Despite their name, they are not liquidity pools; this naming is used for convenience, as it helps users to recognize the purpose of this module. A GLP presents several differences compared to a Uniswap-type liquidity pool:
There are no liquidity providers: instead, it is the pool itself that creates and destroys liquidity each time the asset used as collateral is deposited or withdrawn from the pool.
You cannot exchange any pair of assets: one of the two tokens in the exchange must always be the GEX token.
They are not isolated: they use information from the state of the other GLPs for their operations.
They allow a portion of the pool's assets to be lent on a term basis.
They can mint and burn the GEX token.
A GLP is a type of LBP (Liquidity Bootstrapping Pool), a variant of liquidity pools specialized in launching new tokens to the market with very low liquidity. LBPs were first described in 2020 by the Balancer protocol. The main difference with respect to a Uniswap-type liquidity pool is that an LBP does not follow a constant product liquidity curve, but uses a parametric curve that allows, for example, to execute a Dutch Auction (with a descending price) to launch a new token to the market, ensuring a fair distribution of it.
Given their characteristics, the GLP developed by Geminon have several advantages over a Uniswap-type liquidity pool:
Higher returns for GEX token holders: as there are no liquidity providers, all benefits from slippage of operations in a GLP are received by token holders.

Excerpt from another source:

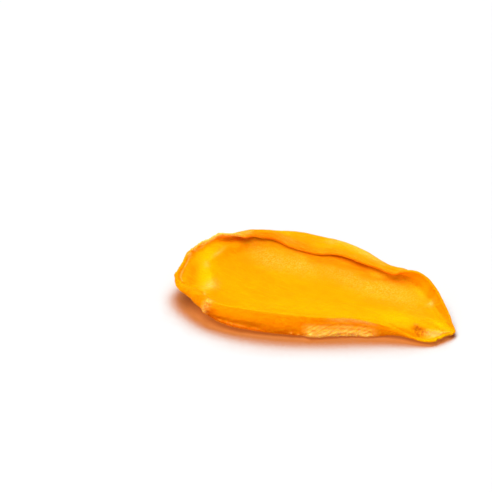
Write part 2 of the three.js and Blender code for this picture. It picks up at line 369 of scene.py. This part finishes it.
# What is crumpled: the pinched corner, by its station and half size, and the dent before the tip.
PINCH_STATION, PINCH_HALF = 19.1, 0.22
CRUMPLED_DENT = ((38.2, -9.9, 2.4, 1.6, 12, 0.8),)
# Length of the way round the rim, and height of the side.
ROUND_LENGTH = 240.0
SIDE_HEIGHT = 7.0

# Stretches of the rim, counted in stations: start, stop, fade outside them.
STRETCHES = {
    "right wall": (0.4, 5.4, 0.8),
    "wall by the tip": (0.5, 2.2, 0.4),
    "lit wall": (3.4, 6.2, 0.6),
    "gap under the lip": (4.3, 12.7, 0.5),
    "lip": (4.8, 12.6, 0.6),
    "right start of the lip": (4.9, 6.3, 0.4),
    "shade under the lip": (5.4, 9.3, 0.7),
    "streak on the lip": (6.2, 8.4, 0.4),
    "yellow of the lip": (7.3, 11.0, 0.8),
    "deep end of the lip": (9.6, 12.2, 0.8),
    "shaded end of the lip": (10.8, 12.0, 0.5),
    "left of the gap": (10.9, 12.7, 0.5),
    "flap": (12.1, 12.7, 0.25),
    "corner rim": (12.5, 14.2, 0.3),
    "left end": (12.8, 19.2, 0.6),
    "ragged rim": (14.2, 15.1, 0.2),
    "flaked rim": (15.3, 16.7, 0.25),
    "shaded rim line": (17.0, 18.7, 0.3),
    "left of the side": (19.6, 22.9, 0.8),
    "near side of the tip": (27.8, 30.6, 0.5),
    "yellow of the tip": (28.0, 30.8, 0.4),
}
# Lines along the rim: distance from it, half width.
LINES = {
    "edge": (0, 1.6),
    "pinch": (0, 1.3),
    "fold of the lip": (0, 1.2),
    "rim": (0, 1.0),
    "corner rim": (0, 0.6),
    "shaded rim line": (0.5, 0.35),
    "flaked rim": (0.9, 0.35),
    "flap": (1.6, 1.2),
    "light on the lip": (1.9, 0.9),
    "yellow of the lip": (3.2, 1.6),
}
# Changes further in from the rim: distances where they start and end.
INWARDS = {
    "shaded end of the lip": (2.0, 3.4),
    "deep end of the lip": (2.4, 3.6),
    "right start of the lip": (2.4, 4.0),
    "back of the lip": (4.6, 6.4),
}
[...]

Like an LBP, they allow tokens to be launched on the market without the need to provide a large initial liquidity, since it is the pool itself that creates the liquidity dynamically.
Control of the supply of the token, which in turn allows precise control of the price curve that helps to avoid exponential regimes at the extremes of the curve.
It allows to balance the weights of the collateral between different pools.
Greater security for users: the liquidity they contain cannot be withdrawn instantly: they do not allow "rug pulls".
Increased security for the protocol: The entropy capture feature of GLP makes operations that generate large price slippage in a pool, such as manipulations using flash loans, economically unfeasible for the attacker.